Incidentally, I never see Dick credited for the plot of _Invasion of the
Bodysnatchers_ , which surely owes something to his story 'The Father
Thing'. _The Encyclopedia of SF_ credits a novel by Jack Finney published a
year later.

Best wishes

Matthew
-----Original Message-----
From: Martin J. Walker <[log in to unmask]>
To: [log in to unmask] <[log in to unmask]>
Date: 26 June 2001 16:17
Subject: Re: Fwd: [SciFiNoir] FWD: Star Factory Near Galactic Center Bathed
InHigh-Energy X-Rays


>I'd like to put my vote in ~ at this late stage ~ for Philip K. Dick, whose
>books I find very rereadable, _A Scanner Darkly _ being a masterpiece of
>dystopian writing on drugs.

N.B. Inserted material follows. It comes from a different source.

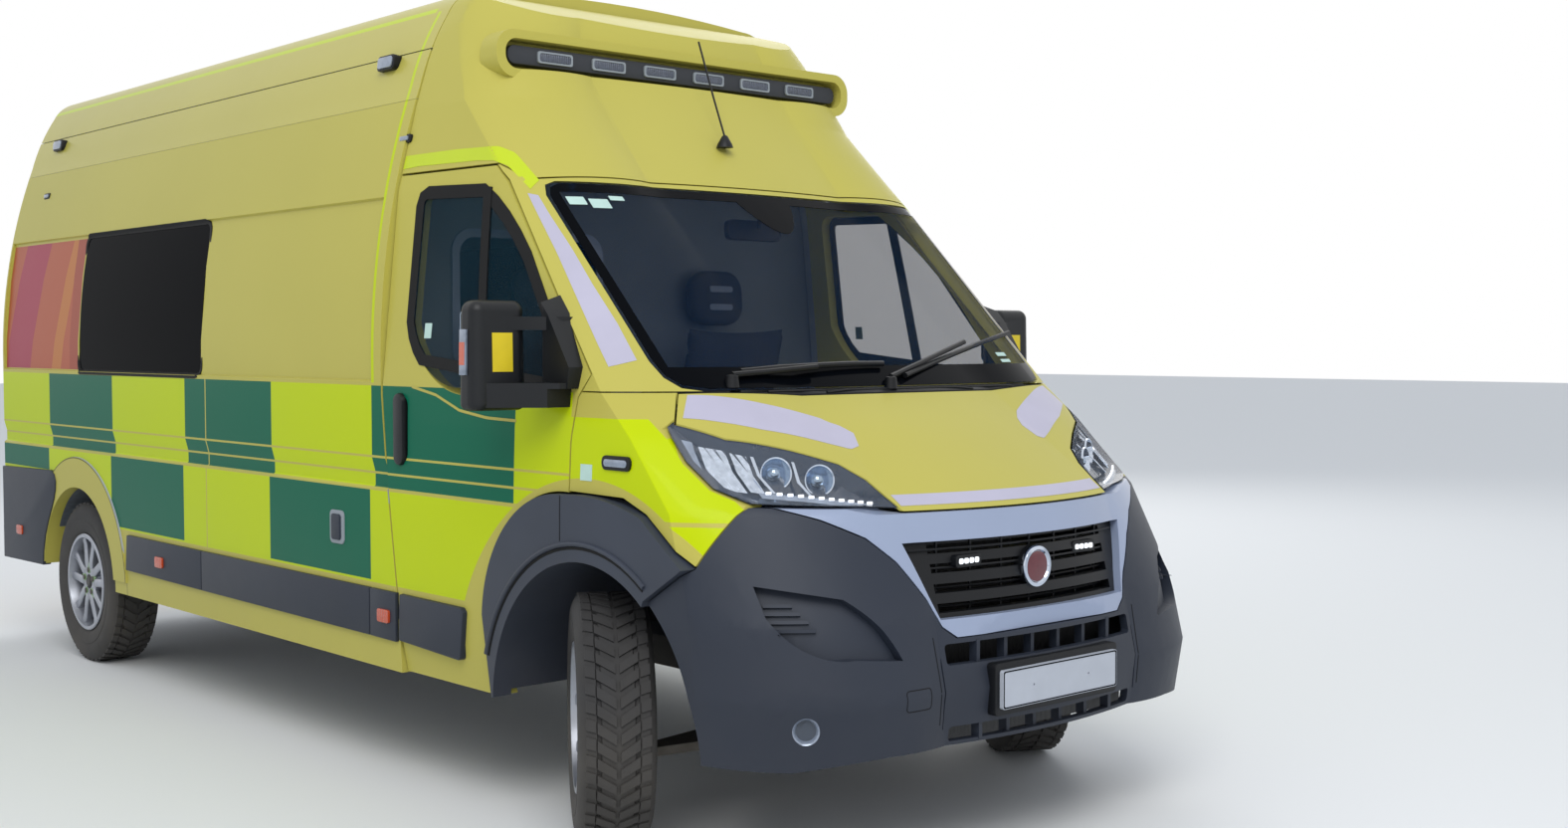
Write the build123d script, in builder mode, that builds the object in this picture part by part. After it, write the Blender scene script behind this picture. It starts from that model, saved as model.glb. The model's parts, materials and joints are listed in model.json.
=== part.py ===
from build123d import *
from collections import namedtuple
from math import cos, radians, sin
import os

# Ambulance on a long-wheelbase, extra-high-roof panel van. X runs forward,
# Y to the driver's left, Z up from the ground. Millimetres. The origin lies
# on the ground under the middle of the body's length and width.

# Wheels
FRONT_AXLE_X = 2060
REAR_AXLE_X = -1975
TYRE_R = 372
TYRE_W = 225
RIM_R = 216
WHEEL_Y = 905
KINGPIN_Y = 835
STEER_DEG = -32
FRONT_ARCH_R = 478
FRONT_ARCH_X = 2078
REAR_ARCH_R = 445

# Body
REAR_X = -2990
CAB_X = 895
HALF_WIDTH = 1027
SILL_Z = 375
WAIST_Z = 1354
ROOF_Z = 2764
CANT_Z = 2330
WALL = 45
BODY_LENGTH = 4030
FORWARD = (1, 0, 0)
FLOOR_Z = 600
GAP = 6
SIDE_WINDOW = (-1280, 1670)

# One level cut through the nose or the cab: where its straight side ends,
# the middle of its corner, the end of its front curve and its foremost point.
Level = namedtuple("Level", "z rear_y side_x side_y mid_x mid_y tip_x tip_y front_x")

NOSE_LEVELS = (
    Level(300, 1000, 2540, 985, 2719, 915, 2940, 406, 2985),
    Level(520, 1027, 2560, 1012, 2790, 905, 2965, 440, 3008),
    Level(720, 1027, 2560, 1018, 2765, 885, 2922, 430, 2965),
    Level(1016, 1027, 2460, 1008, 2650, 830, 2828, 457, 2905),
    Level(1220, 1027, 2270, 1000, 2400, 855, 2535, 430, 2600),
    Level(1345, 1027, 2120, 990, 2250, 845, 2350, 430, 2385),
)

CAB_LEVELS = (
    Level(1345, 1027, 2120, 990, 2250, 845, 2350, 430, 2385),
    Level(2010, 965, 1500, 905, 1572, 840, 1635, 430, 1660),
    Level(2300, 890, 1190, 870, 1290, 800, 1375, 430, 1400),
    Level(2455, 842, 1090, 830, 1200, 770, 1262, 430, 1285),
    Level(2640, 775, 980, 765, 1090, 700, 1180, 400, 1215),
    Level(2800, 740, 860, 730, 960, 660, 1030, 380, 1065),
)


def level_cut(level, inset):
    """Draws one level cut, set in from the outside by the wall's depth."""
    rear_y = level.rear_y - inset
    side = (level.side_x - inset, level.side_y - inset)
    middle = (level.mid_x - inset, level.mid_y - inset)
    tip = (level.tip_x - inset, level.tip_y)
    with BuildSketch(Plane.XY.offset(level.z)) as cut:
        with BuildLine():
            Line((CAB_X - 95, rear_y), (CAB_X - 95, -rear_y))
            Line((CAB_X - 95, -rear_y), (side[0], -side[1]))
            ThreePointArc(
                (side[0], -side[1]), (middle[0], -middle[1]), (tip[0], -tip[1]))
            ThreePointArc(
                (tip[0], -tip[1]), (level.front_x - inset, 0), tip)
            ThreePointArc(tip, middle, side)
            Line(side, (CAB_X - 95, rear_y))
        make_face()
    return cut.sketch


def cross_section(start_x, inset, bottom_z):
    """Draws the load body's cross-section, set in by the wall's depth."""
    low = HALF_WIDTH - inset
    with BuildSketch(Plane.YZ.offset(start_x)) as cut:
        with BuildLine():
            Line((-low, bottom_z), (low, bottom_z))
            Line((low, bottom_z), (low, 1450))
            ThreePointArc(
                (low, 1450), (985 - inset, 1910), (866 - inset, 2375))
            ThreePointArc(
                (866 - inset, 2375), (817 - inset, 2515), (752 - inset, 2640))
            ThreePointArc(
                (752 - inset, 2640), (698 - inset, 2704 - inset),
                (600 - inset, 2735 - inset))
            ThreePointArc(
                (600 - inset, 2735 - inset), (0, ROOF_Z - inset),
                (inset - 600, 2735 - inset))
            ThreePointArc(
                (inset - 600, 2735 - inset), (inset - 698, 2704 - inset),
                (inset - 752, 2640))
            ThreePointArc(
                (inset - 752, 2640), (inset - 817, 2515), (inset - 866, 2375))
            ThreePointArc(
                (inset - 866, 2375), (inset - 985, 1910), (-low, 1450))
            Line((-low, 1450), (-low, bottom_z))
        make_face()
    return cut.sketch


def rear_opening(gap):
    """Draws the opening of the two rear doors, less a gap all round."""
    side = 886 - gap
    with BuildSketch(Plane.YZ.offset(REAR_X)) as cut:
        with BuildLine():
            Polyline(
                (-side, 300 + gap), (side, 300 + gap), (side, 1750),
                (836 - gap, 2150), (745 - gap, 2560 - gap),
                (gap - 745, 2560 - gap), (gap - 836, 2150), (-side, 1750),
                (-side, 300 + gap))
        make_face()
    return cut.sketch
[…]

He was also one of the only SF writers to
>furnish a plot for an opera ~ Tod Machover's _Valis_, more recent than
>_Aniara_ , & of course his novel _Do Androids etc _ provided the plot ideas
>for _ Blade Runner_, though not the development. I find he creates a poetry
>of modern life by slipping seamlessly from the mundane to the paranoid in
an
>apparently transparent style. Anyone who enjoys using the I Ching now &
then
>must read _The Man in the High Castle_. I have also got innocent
>trans-artistic pleasure from Ian Watson's SF Bosch paraphrase,  _The Garden
>of Delights_ (I think it's called).